Return the number of lines in which the word "pose" appears; add nothing else.

-- BEGIN --

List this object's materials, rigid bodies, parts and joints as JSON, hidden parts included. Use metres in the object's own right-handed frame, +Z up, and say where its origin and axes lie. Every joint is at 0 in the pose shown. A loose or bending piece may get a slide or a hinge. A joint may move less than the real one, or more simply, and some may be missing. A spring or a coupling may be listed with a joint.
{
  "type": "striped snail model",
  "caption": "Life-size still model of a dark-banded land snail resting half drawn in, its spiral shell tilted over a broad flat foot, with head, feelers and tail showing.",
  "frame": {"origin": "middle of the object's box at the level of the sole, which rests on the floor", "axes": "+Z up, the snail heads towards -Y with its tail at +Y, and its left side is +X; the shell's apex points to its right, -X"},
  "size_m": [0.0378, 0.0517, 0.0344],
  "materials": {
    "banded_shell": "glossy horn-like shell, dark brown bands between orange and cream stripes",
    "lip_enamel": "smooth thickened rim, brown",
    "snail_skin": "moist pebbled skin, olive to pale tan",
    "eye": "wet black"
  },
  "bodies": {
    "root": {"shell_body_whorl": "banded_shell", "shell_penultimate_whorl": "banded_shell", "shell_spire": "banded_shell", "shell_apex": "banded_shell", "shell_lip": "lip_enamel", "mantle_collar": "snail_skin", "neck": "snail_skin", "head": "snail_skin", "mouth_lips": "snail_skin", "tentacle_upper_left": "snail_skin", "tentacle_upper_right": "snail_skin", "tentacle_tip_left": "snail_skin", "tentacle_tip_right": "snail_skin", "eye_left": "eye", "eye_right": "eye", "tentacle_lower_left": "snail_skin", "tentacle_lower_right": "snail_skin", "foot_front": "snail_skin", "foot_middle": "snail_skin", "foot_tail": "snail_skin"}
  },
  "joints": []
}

-- END --
-- BEGIN --

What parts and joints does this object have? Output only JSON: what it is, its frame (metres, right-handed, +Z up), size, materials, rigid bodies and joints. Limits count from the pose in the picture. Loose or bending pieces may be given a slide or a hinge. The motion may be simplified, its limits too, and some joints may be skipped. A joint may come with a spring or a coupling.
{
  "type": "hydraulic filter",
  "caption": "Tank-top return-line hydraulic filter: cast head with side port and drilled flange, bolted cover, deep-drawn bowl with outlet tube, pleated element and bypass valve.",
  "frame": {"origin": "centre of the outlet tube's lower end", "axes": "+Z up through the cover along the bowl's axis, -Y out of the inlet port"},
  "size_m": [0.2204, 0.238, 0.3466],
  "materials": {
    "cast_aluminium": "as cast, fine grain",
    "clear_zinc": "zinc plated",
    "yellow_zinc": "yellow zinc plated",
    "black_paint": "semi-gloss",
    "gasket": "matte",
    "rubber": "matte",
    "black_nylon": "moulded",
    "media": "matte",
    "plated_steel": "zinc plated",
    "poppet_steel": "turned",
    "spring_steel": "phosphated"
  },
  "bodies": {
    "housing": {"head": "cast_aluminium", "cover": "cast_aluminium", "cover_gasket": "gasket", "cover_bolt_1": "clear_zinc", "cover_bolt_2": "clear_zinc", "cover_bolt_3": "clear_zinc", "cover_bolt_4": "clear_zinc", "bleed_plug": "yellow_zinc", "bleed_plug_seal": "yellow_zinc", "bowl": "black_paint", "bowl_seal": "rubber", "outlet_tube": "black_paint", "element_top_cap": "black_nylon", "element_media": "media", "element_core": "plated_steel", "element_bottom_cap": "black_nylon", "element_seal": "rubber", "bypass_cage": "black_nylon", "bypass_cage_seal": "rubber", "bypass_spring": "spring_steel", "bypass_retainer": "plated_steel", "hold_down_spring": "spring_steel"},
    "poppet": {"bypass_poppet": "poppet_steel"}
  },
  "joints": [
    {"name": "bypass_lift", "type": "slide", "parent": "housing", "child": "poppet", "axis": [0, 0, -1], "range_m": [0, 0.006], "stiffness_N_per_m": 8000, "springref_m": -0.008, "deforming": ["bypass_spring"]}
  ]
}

-- END --

# SOLUTION TO THE PROBLEM
2